At sports I was pretty fast and strong but not the fastest and strongest, pretty agile but not the most agile. Some sports, like basketball, are completely beyond me and hold no interest whatsoever – the enthusiasm for “March Madness” defies any and all of my comprehension, I never played much basketball since we lived overseas. I got stronger because I had to defeat my older and bigger brother – and I did.
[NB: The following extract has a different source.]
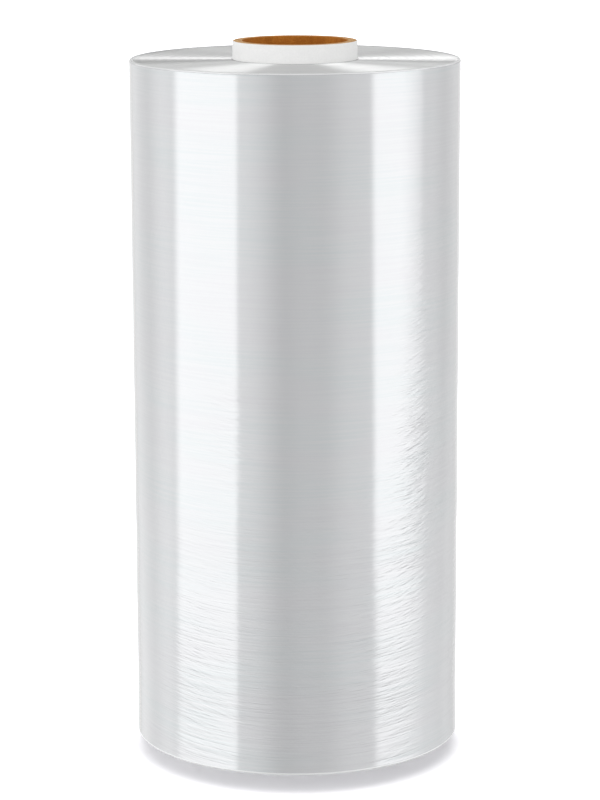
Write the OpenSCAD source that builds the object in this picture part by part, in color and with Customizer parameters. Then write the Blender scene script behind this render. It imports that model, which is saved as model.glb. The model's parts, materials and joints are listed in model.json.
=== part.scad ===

My own physical tendency is to individual things where competition is not really central, because I’m not really interested in how well (or better) other people do the same thing – they are not me. I like to snorkel, but I’m a good swimmer and a lot of people have problems with open-water, or just water itself. Like shooting. I enjoy shooting competitively, but not because of the competition or any thought of “winning,” but because of the structure and organization that enables me to gauge my own personal progress. Some people care about winning and losing and keeping score. What color is that again? Like racing Enduros. I started riding late in life and “raced” as a C-Senior. Because I was persistent and showed-up at enough events I got the semblance of “Sponsorship.” But “Mistakes were made” and the color of that was purple – as in bruises and broken ribs, and the permanently bent finger. Before it was just a do-it-all hand, now it’s perfectly curved to grip a throttle or a gun.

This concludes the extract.